133 kelvin: Mercury barium calcium copper oxide. Record high-temperature superconductor.
26 kelvin: Lanthanum iron arsenide. First iron-based high-temperature superconductor.
50 kelvin: Layered insulating and metallic copper oxide. One of the first interface-enhanced superconductors.
49 kelvin: Calcium iron arsenide doped with rare-earth elements. Claimed single-crystal interface enhanced superconductor.
If that is the case, it would be the first time that interface superconductivity has been detected in a stable, stand-alone crystal, instead of at the interface between separate materials that often deteriorate on heating.
Physicists searching for a material that superconducts at room temperature (290 kelvin or more) have been disappointed before: almost three decades of work with the copper compounds have failed to produce one. After iron-based superconductors burst onto the scene in 2008, chemists began tweaking them, and quickly brought superconducting temperatures above 50 kelvin. But then progress plateaued.
That changed in February last year2, when physicists at Tsinghua University in Beijing reported interface superconductivity at about 80 kelvin — above the temperature of liquid nitrogen. They had layered iron selenide, the simplest iron-based superconductor, with strontium titanate, a well-known insulator. “This was stunning — the fact that we are able to construct new superconductors artificially,” says Jean-Marc Triscone, a condensed-matter physicist at the University of Geneva in Switzerland.
But Chu’s result goes further. He has reported the effect in a single crystal of a calcium–iron–arsenide compound doped with rare-earth elements, and suggests that the interfaces sit between regions that are enriched and depleted with arsenic.
If correct, the result would show that interface superconductivity is consistent with a mechanism first advanced in 1973, which helps to explain low-temperature superconductivity. Proposed by US physicist John Bardeen and his colleagues, it posits that superconducting electron pairs are held together by an exciton, a particle produced by the scattering of electrons off a boundary. This does not explain all high-temperature superconductivity, but exploring it further might shed light on mechanisms that do.

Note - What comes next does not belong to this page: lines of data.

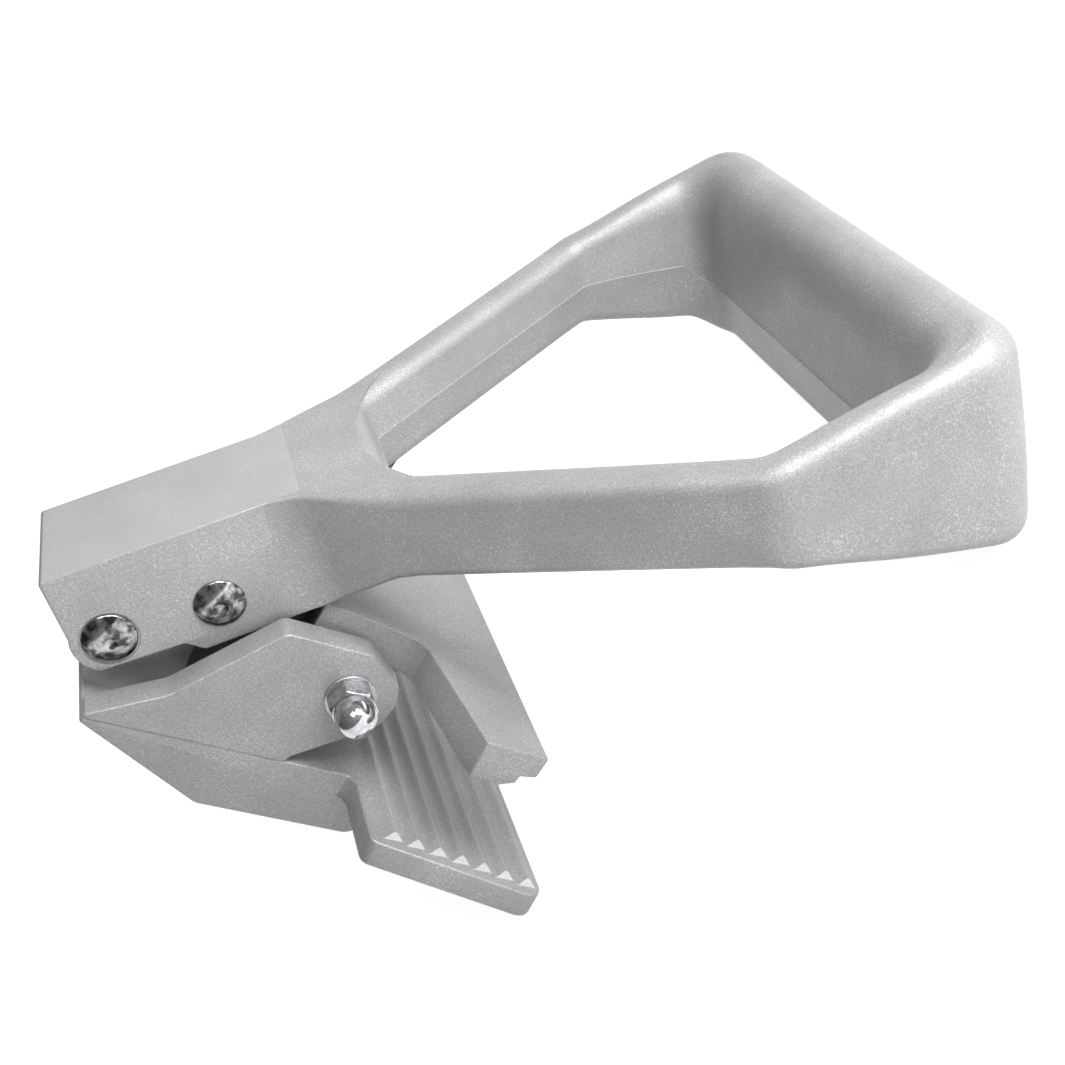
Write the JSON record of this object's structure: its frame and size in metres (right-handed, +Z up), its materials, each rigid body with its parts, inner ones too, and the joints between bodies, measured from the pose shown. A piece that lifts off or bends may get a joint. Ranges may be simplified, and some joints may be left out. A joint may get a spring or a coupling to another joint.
{
  "type": "panel carrier",
  "caption": "One-hand panel carrier: a forked grip on a pinned neck that lifts to close a wide clamp bar on a serrated lower jaw.",
  "frame": {"origin": "centre of the tool's footprint, on the surface that it stands on with jaw tip and grip", "axes": "+X from the jaws to the grip, +Y across the tool, away from the cap nut, +Z up"},
  "size_m": [0.1993, 0.1456, 0.1258],
  "materials": {
    "handle_casting": "shot-blasted casting, clear coated",
    "jaw_casting": "shot-blasted casting, clear coated",
    "polished_steel": "polished, zinc plated",
    "plain_steel": "turned",
    "bush_bronze": "turned"
  },
  "bodies": {
    "lower": {"lower_jaw": "jaw_casting", "lug_bush_near": "bush_bronze", "lug_bush_far": "bush_bronze", "pivot_bolt": "polished_steel", "pivot_sleeve": "plain_steel", "washer_near": "plain_steel", "washer_far": "plain_steel", "cap_nut": "polished_steel"},
    "handle": {"handle_frame": "handle_casting", "front_rivet": "polished_steel", "rear_rivet": "polished_steel", "cam_sleeve": "plain_steel", "spacer_near": "plain_steel", "spacer_far": "plain_steel"},
    "upper": {"upper_jaw": "jaw_casting"}
  },
  "joints": [
    {"name": "handle_lift", "type": "hinge", "parent": "lower", "child": "handle", "pos_m": [-0.07984, 0, 0.10601], "axis": [0, -1, 0], "range_deg": [0, 17.5]},
    {"name": "jaw_close", "type": "hinge", "parent": "lower", "child": "upper", "pos_m": [-0.05565, 0, 0.05839], "axis": [0, 1, 0], "range_deg": [0, 35]}
  ],
  "couplings": [
    {"joint": "jaw_close", "follows": "handle_lift", "ratio": 2}
  ]
}
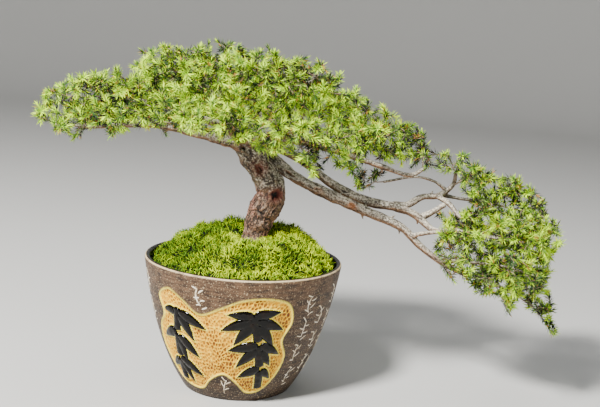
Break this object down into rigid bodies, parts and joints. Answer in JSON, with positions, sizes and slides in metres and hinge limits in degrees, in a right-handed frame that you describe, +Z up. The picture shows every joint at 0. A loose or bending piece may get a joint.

Superconductivity is a field with a long history of mistaken claims and false hopes, and so it is unsurprising that Chu’s result is provoking controversy. Critics say that it is difficult to measure superconductivity along narrow interfaces, let alone inside a crystal. And Johnpierre Paglione, a condensed-matter physicist at the University of Maryland in College Park, is dubious for a different reason. In 2012, he and his team reported3 a higher-than-expected superconducting temperature for regions within the same material. But in a paper posted on arXiv on 13 September4, the researchers say that what they saw is a bulk property of these regions, caused by the doping with rare-earth elements, rather than an interface effect.
If the superconductivity was related to interfaces, Paglione says, he would not expect it to disappear when the doping is reduced — which it does. Instead, Paglione suggests that strain in certain regions of the crystal enhances superconductivity. Chu responds that doping above a certain level helps to create interfaces by pushing arsenic atoms out of the structure.
Ivan Bozovic, a physicist at Brookhaven National Laboratory in Upton, New York, who in 2008 created one of the first interfaced superconductors, raises another possibility. He says that the superconductivity might not be an interface effect; instead, it could be attributable to a structural change inherent to the arsenic-depleted regions. He would like to see whether Chu can isolate these regions to study them further — and perhaps use them to create other interfaces. “We’ve been looking for new superconductors for 100 years and interface superconductivity is a new trick,” says Bozovic, “so there’s a lot of room for new combinations.”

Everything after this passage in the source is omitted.